Não se pense, porém, que a fama fulminante abalou a percepção sempre latente no artista. Mesmo levantando âncora rumo a um prestígio internacional que limitará sua obra a bolsos endinheirados, Odamar tem muito bem medida a temperatura da cultura no Grande ABC. “Está na escala zero” — lamenta, embora não desista do otimismo, como membro ativo, do projeto Nova Vera Cruz, que pretende ressuscitar o espaço para produções cinematográficas. Odamar, porém, quer mais. Aponta o galpão da Secretaria de Cultura de São Bernardo que serve de estacionamento e a Fundação das Artes de São Caetano como inexplicáveis exemplos do descaso de autoridades em relação à cultura.
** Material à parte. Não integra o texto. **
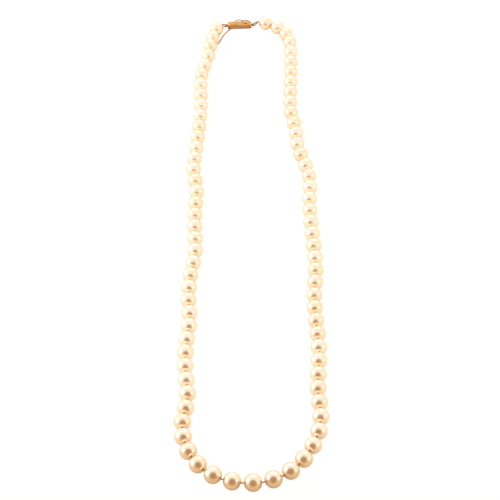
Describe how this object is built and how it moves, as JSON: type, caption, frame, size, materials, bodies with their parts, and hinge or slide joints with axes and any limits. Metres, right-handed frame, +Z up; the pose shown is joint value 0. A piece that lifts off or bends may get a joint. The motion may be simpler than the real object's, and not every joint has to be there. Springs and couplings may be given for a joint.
{
  "type": "pearl necklace",
  "caption": "Strand of graduated round pearls knotted on silk, laid in a long narrow loop and closed by a slim box clasp with a sprung tongue, wire safety catch and fine safety chain.",
  "frame": {"origin": "middle of the necklace's outline, on the surface that it lies on", "axes": "+Y along the loop from its front towards the clasp, +X to the right across the loop, +Z up from the surface"},
  "size_m": [0.0625, 0.2967, 0.0073],
  "materials": {
    "pearl": "cream nacre with a high lustre",
    "silk_thread": "twisted silk, tan brown",
    "clasp_gold": "satin yellow gold with fine lengthwise flutes",
    "wire_gold": "polished yellow gold wire",
    "gimp_wire": "fine coiled gold wire",
    "chain_gold": "fine gold cable chain"
  },
  "bodies": {
    "clasp_box": {"clasp_box": "clasp_gold", "box_end_plate": "clasp_gold", "box_eye": "wire_gold", "catch_knuckle": "wire_gold", "chain_anchor": "chain_gold"},
    "safety_catch": {"safety_catch": "wire_gold"},
    "tongue": {"tongue_plate": "clasp_gold", "tongue_head": "clasp_gold", "tongue_eye": "wire_gold", "catch_stud": "wire_gold"},
    "spring_leaf": {"spring_leaf": "clasp_gold"},
    "safety_chain": {"safety_chain": "chain_gold", "chain_end_ring": "chain_gold"},
    "left_1": {"gimp_left": "gimp_wire", "pearls_left_1": "pearl", "thread_left_1": "silk_thread"},
    "left_2": {"pearls_left_2": "pearl", "thread_left_2": "silk_thread"},
    "left_3": {"pearls_left_3": "pearl", "thread_left_3": "silk_thread"},
    "left_4": {"pearls_left_4": "pearl", "thread_left_4": "silk_thread"},
    "left_5": {"pearls_left_5": "pearl", "thread_left_5": "silk_thread"},
    "left_6": {"pearls_left_6": "pearl", "thread_left_6": "silk_thread"},
    "left_7": {"pearls_left_7": "pearl", "thread_left_7": "silk_thread"},
    "right_1": {"gimp_right": "gimp_wire", "pearls_right_1": "pearl", "thread_right_1": "silk_thread"},
    "right_2": {"pearls_right_2": "pearl", "thread_right_2": "silk_thread"},
    "right_3": {"pearls_right_3": "pearl", "thread_right_3": "silk_thread"},
    "right_4": {"pearls_right_4": "pearl", "thread_right_4": "silk_thread"},
    "right_5": {"pearls_right_5": "pearl", "thread_right_5": "silk_thread"},
    "right_6": {"pearls_right_6": "pearl", "thread_right_6": "silk_thread"},
    "right_7": {"pearls_right_7": "pearl", "thread_right_7": "silk_thread"},
    "right_8": {"pearls_right_8": "pearl", "thread_right_8": "silk_thread"},
    "right_9": {"pearls_right_9": "pearl", "thread_right_9": "silk_thread"}
  },
  "joints": [
    {"name": "clasp_slide", "type": "slide", "parent": "clasp_box", "child": "tongue", "axis": [0.9986, 0.0523, 0], "range_m": [0, 0.0084]},
    {"name": "leaf_press", "type": "hinge", "parent": "tongue", "child": "spring_leaf", "pos_m": [-0.01019, 0.14566, 0.00076], "axis": [-0.0523, 0.9986, 0], "range_deg": [0, 3.5], "stiffness_Nm_per_rad": 0.004},
    {"name": "catch_swing", "type": "hinge", "parent": "clasp_box", "child": "safety_catch", "pos_m": [-0.0076, 0.14785, 0.0015], "axis": [0, 0, 1], "range_deg": [-2, 150]},
    {"name": "strand_turn", "type": "hinge", "parent": "clasp_box", "child": "left_1", "pos_m": [-0.01169, 0.14558, 0.00115], "axis": [0, 0, 1], "range_deg": [-10, 10]},
    {"name": "left_bend_1", "type": "hinge", "parent": "left_1", "child": "left_2", "pos_m": [-0.01962, 0.1239, 0.00324], "axis": [0, 0, 1], "range_deg": [-3.7, 3.7]},
    {"name": "loop_sway", "type": "hinge", "parent": "left_2", "child": "left_3", "pos_m": [-0.02343, 0.09511, 0.00327], "axis": [0, 0, -1], "range_deg": [-8, 8]},
    {"name": "left_bend_3", "type": "hinge", "parent": "left_3", "child": "left_4", "pos_m": [-0.02585, 0.04352, 0.00333], "axis": [0, 0, 1], "range_deg": [-4, 4]},
    {"name": "arms_bow", "type": "hinge", "parent": "left_4", "child": "left_5", "pos_m": [-0.0266, -0.03906, 0.00344], "axis": [0, 0, 1], "range_deg": [-8, 8]},
    {"name": "left_bend_5", "type": "hinge", "parent": "left_5", "child": "left_6", "pos_m": [-0.02655, -0.12431, 0.00356], "axis": [0, 0, 1], "range_deg": [-3.8, 3.8]},
    {"name": "left_bend_6", "type": "hinge", "parent": "left_6", "child": "left_7", "pos_m": [-0.01865, -0.13833, 0.0036], "axis": [0, 0, -1], "range_deg": [-8.1, 8.1]},
    {"name": "right_eye_turn", "type": "hinge", "parent": "tongue", "child": "right_1", "pos_m": [0.00049, 0.14622, 0.00115], "axis": [0, 0, 1], "range_deg": [-9.2, 9.2]},
    {"name": "right_bend_1", "type": "hinge", "parent": "right_1", "child": "right_2", "pos_m": [0.00986, 0.14371, 0.0032], "axis": [0, 0, 1], "range_deg": [-2.1, 0]},
    {"name": "right_bend_2", "type": "hinge", "parent": "right_2", "child": "right_3", "pos_m": [0.0185, 0.11924, 0.00324], "axis": [0, 0, 1], "range_deg": [-2.8, 2.8]},
    {"name": "right_bend_3", "type": "hinge", "parent": "right_3", "child": "right_4", "pos_m": [0.01798, 0.09736, 0.00326], "axis": [0, 0, -1], "range_deg": [-8.4, 8.4]},
    {"name": "right_bend_4", "type": "hinge", "parent": "right_4", "child": "right_5", "pos_m": [0.02097, 0.05355, 0.0033], "axis": [0, 0, 1], "range_deg": [-4.3, 4.3]},
    {"name": "right_bend_5", "type": "hinge", "parent": "right_5", "child": "right_6", "pos_m": [0.0273, -0.02834, 0.00341], "axis": [0, 0, 1], "range_deg": [-8.1, 8.1]},
    {"name": "right_bend_6", "type": "hinge", "parent": "right_6", "child": "right_7", "pos_m": [0.02703, -0.09771, 0.00351], "axis": [0, 0, 1], "range_deg": [0, 2]},
    {"name": "right_bend_7", "type": "hinge", "parent": "right_7", "child": "right_8", "pos_m": [0.02774, -0.11345, 0.00354], "axis": [0, 0, 1], "range_deg": [-4.3, 4.3]},
    {"name": "right_bend_8", "type": "hinge", "parent": "right_8", "child": "right_9", "pos_m": [0.02286, -0.1287, 0.00356], "axis": [0, 0, -1], "range_deg": [-8.3, 8.3]},
    {"name": "chain_swing", "type": "hinge", "parent": "clasp_box", "child": "safety_chain", "pos_m": [-0.01008, 0.14341, 0.00042], "axis": [0, 0, 1], "range_deg": [-10.5, 10.5]}
  ],
  "couplings": [
    {"joint": "left_bend_1", "follows": "strand_turn", "ratio": -0.36017},
    {"joint": "left_bend_3", "follows": "arms_bow", "ratio": -0.48357},
    {"joint": "left_bend_5", "follows": "arms_bow", "ratio": -0.46549},
    {"joint": "left_bend_6", "follows": "loop_sway", "ratio": -0.99385},
    {"joint": "right_eye_turn", "follows": "strand_turn", "ratio": 0.91416},
    {"joint": "right_bend_1", "follows": "clasp_slide", "rad_per_m": -4.0988},
    {"joint": "right_bend_2", "follows": "strand_turn", "ratio": -0.27432},
    {"joint": "right_bend_3", "follows": "loop_sway", "ratio": 1.0324},
    {"joint": "right_bend_4", "follows": "arms_bow", "ratio": 0.53079},
    {"joint": "right_bend_5", "follows": "arms_bow", "ratio": -1},
    {"joint": "right_bend_6", "follows": "clasp_slide", "rad_per_m": 3.9256},
    {"joint": "right_bend_7", "follows": "arms_bow", "ratio": 0.52015},
    {"joint": "right_bend_8", "follows": "loop_sway", "ratio": -1.0262},
    {"joint": "chain_swing", "follows": "strand_turn", "ratio": 1}
  ]
}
Ele tem proposta concreta para implantação de espaços multiarte, que reuniriam as várias expressões artísticas – dança, fotografia, pintura, escultura, arte dramática, escritores – para promover discussões, projetos e garimpar talentos. Talvez entre pequeninos de apenas dois anos, idade em que Odamar se descobriu rabiscando traços e nunca mais abandonando lápis e pincéis, mesmo em marcha desacelerada, pintando para amigos e parentes até o ano passado. “É preciso despolitizar a cultura. Fazer a iniciativa privada e os governos assumirem projetos que sobrevivam a quatro anos de mandato” – insiste um filho do Grande ABC que promete ser outra biografia de sua geração, como o irmão já ilustre.